A good project manager builds a bridge between sales and tech - encouraging sales to help contain scope creep and encouraging tech to support sales with good pricing and scheduling estimation.
If there is a ‘gap’ there, it will be hard to systematize a solution through some sort of financial incentive. Having managed many hundreds of technical resources (literally) my observation is that they are very different when it comes to management than sales, and don’t respond to simple financial incentives in the way that you’d expect.
Why not go the traditional model and see if you can find ways to improve the team, company, and project management so that you can help out these problems?

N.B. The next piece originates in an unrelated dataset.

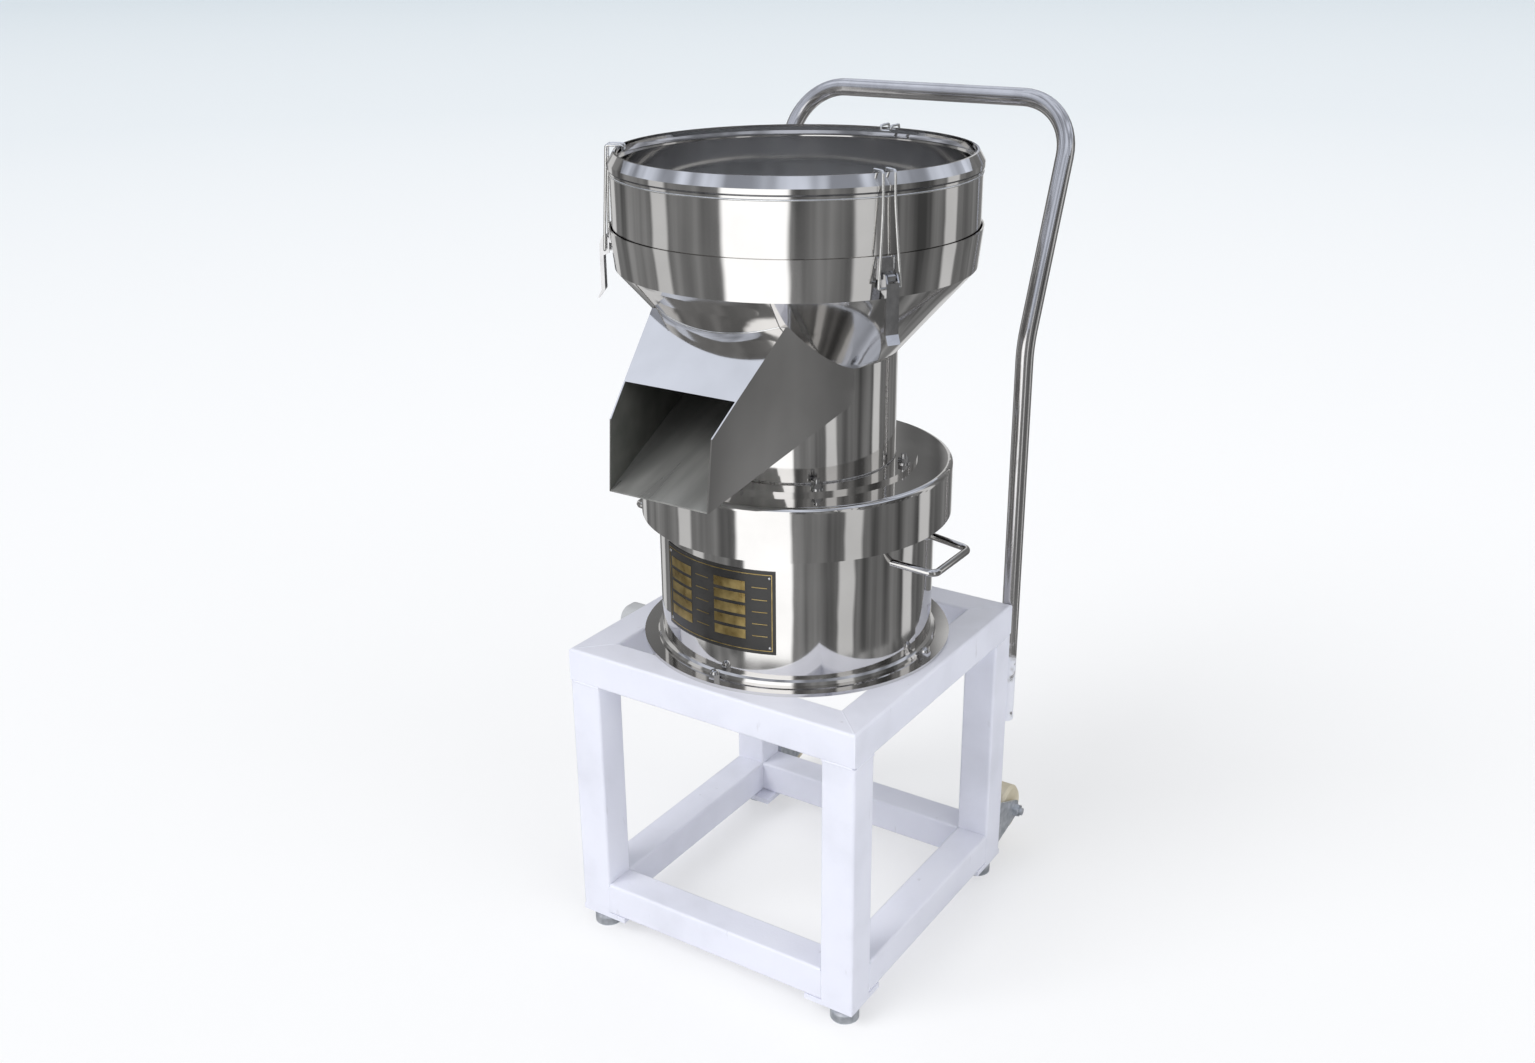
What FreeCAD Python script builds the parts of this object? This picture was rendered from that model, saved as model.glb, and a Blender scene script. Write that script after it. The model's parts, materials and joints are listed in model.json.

One easy policy is to simply stop allowing sales to ‘approve’ change requests. They will always screw the developers. As a result, the developers become defeated and lose any motivation to bring projects on time as they are generally thwarted. Sales should only close a deal using pricing that was approved by a project manager who coordinated with the tech lead. Change orders should be the same way. This empowers developers as they have a bit of say on what is reasonable and what isn’t.
Another policy is to use a simple review/bonus approach to optimize you developer output. There is a BIG difference between getting a ‘cut’ and getting appreciation and a bonus. Developers ultimately love development more than money, time and time again. They thrive on having a voice, innovation, doing things ‘right’, etc. Having a real review session with developers and using that session to determine their raises, positions, bonuses, etc. is a proven model.
If you aren’t able to keep with the projects because they are too numerous/small, perhaps you could look at some ways to improve on this. Perhaps you could hire on a project manager - a good one can radically change your business success. Or maybe an assistant for you. Or, invest in an extranet or other system to help systematize management (although there are limits to this).
You could also look at the long-term outlook and discuss with your partners how you might evolve the business so that it sees longer, more lucrative clients with better margins - lowering management drag while increasing profits.
Back to basics, I say!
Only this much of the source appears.